Before using any Machine Learning algorithm we need to understand what is the measure of sucess and so in the second part of the notebook we look at the train set and calculate F1 for the same prediction. I am concerned about the use of F1. For example if a the true order is [1,2,3,4,5,6] and we predict 2 correctly (1 in 3) , ie [1,2,7,8,9,10] then the F1 is 0.33 (and the same precision and recall). The leader board best score is 0.4 which is less than 3 correct (for the total of 6). The F1 score does not penalize for predicting incorrect number of products, for example if we add to the cart [11,12,13,14,3] , ie just 1 correct in 5 we improve the score to 0.35. To get to 0.4 one would need to add [11,12,3] or again 1 in 3 correct.  The precision will remain the same and only recall will increase (see the code at the end). The narrow task is to use F1 but is this really relevant to the business?



In [None]:
import pandas as pd
import numpy as np
from collections import Counter

myfolder = '../input/'
prior = pd.read_csv(myfolder + 'order_products__prior.csv', dtype={'order_id': np.uint32,
           'product_id': np.uint16}).drop(['add_to_cart_order', 'reordered'], axis=1)
orders = pd.read_csv(myfolder + 'orders.csv', dtype={'order_hour_of_day': np.uint8,
           'order_number': np.uint8, 'order_id': np.uint32, 'user_id': np.uint32,
           'days_since_prior_order': np.float16}).drop(['order_dow','order_hour_of_day'], axis=1)
orders.set_index('order_id', drop=False, inplace=True)

In [None]:
#This might take a minute - adding the past products to the orders frame

orders['prod_list'] = prior.groupby('order_id').aggregate({'product_id':lambda x: list(x)})
orders=orders.fillna('')
orders['num_items'] = orders['prod_list'].apply(len).astype(np.uint8)
    

In [None]:
#aggregate again by creating a list of list of all products in all orders for each user

all_products = orders.groupby('user_id').aggregate({'prod_list':lambda x: list(x)})
all_products['mean_items']= orders.groupby('user_id').aggregate({'num_items':lambda x: np.mean(x)}).astype(np.uint8)
all_products['max_items']= orders.groupby('user_id').aggregate({'num_items':lambda x: np.max(x)}).astype(np.uint8)
all_products['user_id']=all_products.index


In [None]:
# This function flattens the list of list (of product_ids), then finds the most common elements in it
# and joins them into the required format for the test set only

def myfrequent(x):
    prodids = x.prod_list
    n=x.mean_items
    C=Counter( [elem for sublist in prodids for elem in sublist] ).most_common(n)
    return ' '.join(str(C[i][0]) for i in range(0,n))  

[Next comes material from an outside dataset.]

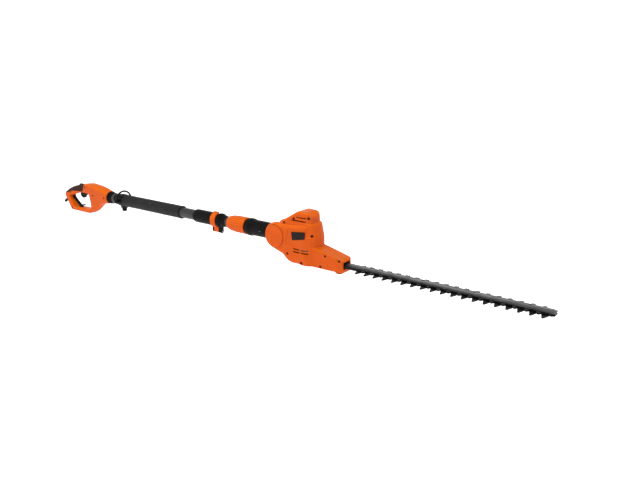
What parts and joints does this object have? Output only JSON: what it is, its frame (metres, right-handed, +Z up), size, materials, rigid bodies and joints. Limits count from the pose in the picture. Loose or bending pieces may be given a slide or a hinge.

test=orders[['order_id','user_id']].loc[orders['eval_set']=='test']
test=test.merge(all_products,on='user_id')
test['products']=test.apply(myfrequent,axis=1)
test[['order_id','products']].to_csv('mean_submission0.csv', index=False)  
test.head(3)

The score from LB is 0.329 and to understand it better we look at the train set:
    

In [None]:
train=orders[['order_id','user_id']].loc[orders['eval_set']=='train']
train_orders = pd.read_csv(myfolder + 'order_products__train.csv', dtype={'order_id': np.uint32,
           'product_id': np.uint16, 'reordered': np.int8}).drop(['add_to_cart_order'], axis=1)
train_orders = train_orders[train_orders['reordered']==1].drop('reordered',axis=1)  # predicting for reordered only
train['true'] = train_orders.groupby('order_id').aggregate({'product_id':lambda x: list(x)})
train['true']=train['true'].fillna('')
train['true_n'] = train['true'].fillna('').apply(len).astype(np.uint8)
train=train.merge(all_products,on='user_id')
train['prod_list']=train['prod_list'].map(lambda x: [elem for sublist in x for elem in sublist])


In [None]:
def myfrequent2(x):     # select the n most common elements from the prod_list
    prodids = x.prod_list
    n=x.mean_items
    C=Counter(prodids).most_common(n)
    return list((C[i][0]) for i in range(0,n))  

def f1_score_single(x):    #copied from LiLi
    y_true = set(x.true)
    y_pred = set(x.prediction)
    cross_size = len(y_true & y_pred)
    if cross_size == 0: return 0.
    p = 1. * cross_size / len(y_pred)
    r = 1. * cross_size / len(y_true)
    return 2 * p * r / (p + r)

train['prediction']=train.apply(myfrequent2,axis=1)
train['f1']=train.apply(f1_score_single,axis=1).astype(np.float16)
print('The F1 score on the traing set is  {0:.3f}.'.format(  train['f1'].mean()  ))
train.head(3)

Look at the example below how one can get F1 from 0.33 to 0.4 without increasing precision just by increasing the number of products in the basket.

In [None]:

def f1(y_true,y_pred):    
    y_true = set(y_true)
    y_pred = set(y_pred)
    cross_size = len(y_true & y_pred)
    if cross_size == 0: return 0.
    p = 1. * cross_size / len(y_pred)
    r = 1. * cross_size / len(y_true)
    return 2 * p * r / (p + r)

y_true=[1,2,3,4,5,6]
y_pred=[1,2,7,8,9,10]
print (' True, Pred, F1:   ',y_true,y_pred,f1(y_true, y_pred))
y_pred.extend([11,12,3])
print (' True, Pred, F1:   ',y_true,y_pred,f1(y_true, y_pred))
y_pred=[1,2,3,8,9,10]
print (' True, Pred, F1:   ',y_true,y_pred,f1(y_true, y_pred))


Seeing this and the fact that highest LB score is about 0.4 I have to ask if that is due to the increase in recall only and not precision - by increasing the number of products in an order.  I checked a couple of other simple public kernels with similar approach and I noticed that they achieve higher LB score at the cost of having on average 12 products in an order instead of 6.